The final UPI poll was released on December 1 with Wittenberg ranked No. 2 (278 points) behind the Cal State Los Angeles (318 points). Prairie View ranked ninth (119 points) in the UPI voting.

==Honors and awards==

Charlie Green had been the team's starting quarterback since 1962 and, in those three years, led the team to a 25–0–1 record and three consecutive OAC titles. During the 1964 season, Green completed 117 of 198 passes for 1,811 yards, 21 touchdowns and 12 interceptions. At the end of the season, Green won the Mike Gregory Memorial Award as the best back in the OAC. He was also selected by the Associated Press as the first-team quarterback on the 1964 Little All-America college football team.

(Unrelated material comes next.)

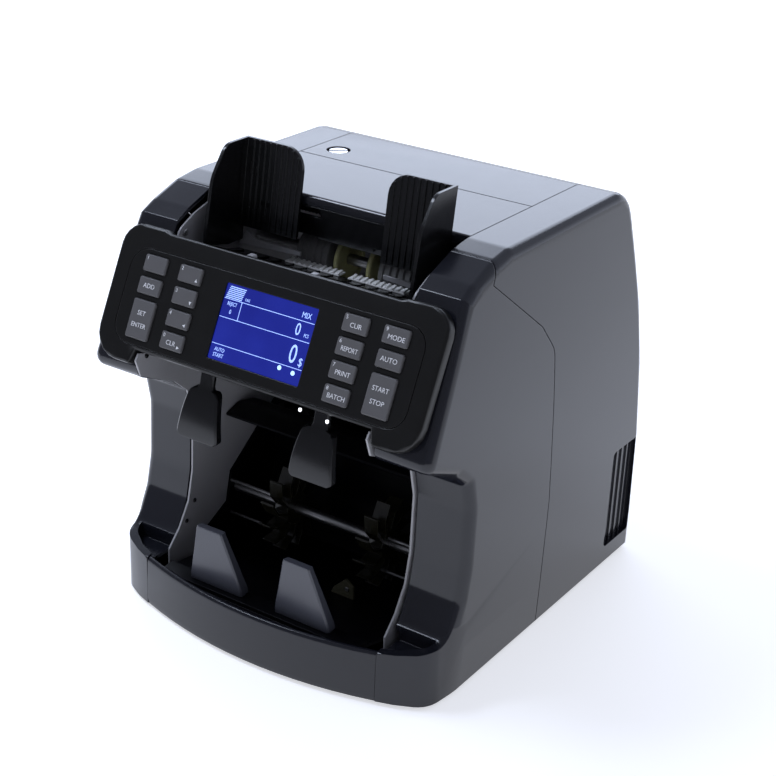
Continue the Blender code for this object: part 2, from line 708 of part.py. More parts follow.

Three Wittenberg players were selected as first-team players on the 1964 All-OAC team selected by the conference coaches: quarterback Charlie Green; offensive end Ron Duncan; and offensive tackle Lew Lenkaitis. In addition, three Wittenberg players received second-team honors: offensive guard Alex Ross; linebacker Gary Reedy; and defensive back Tim Rummins. Sports Illustrated wrote that Duncan, at six feet six and 225 pounds, "stands out like a buffalo in a poodle kennel."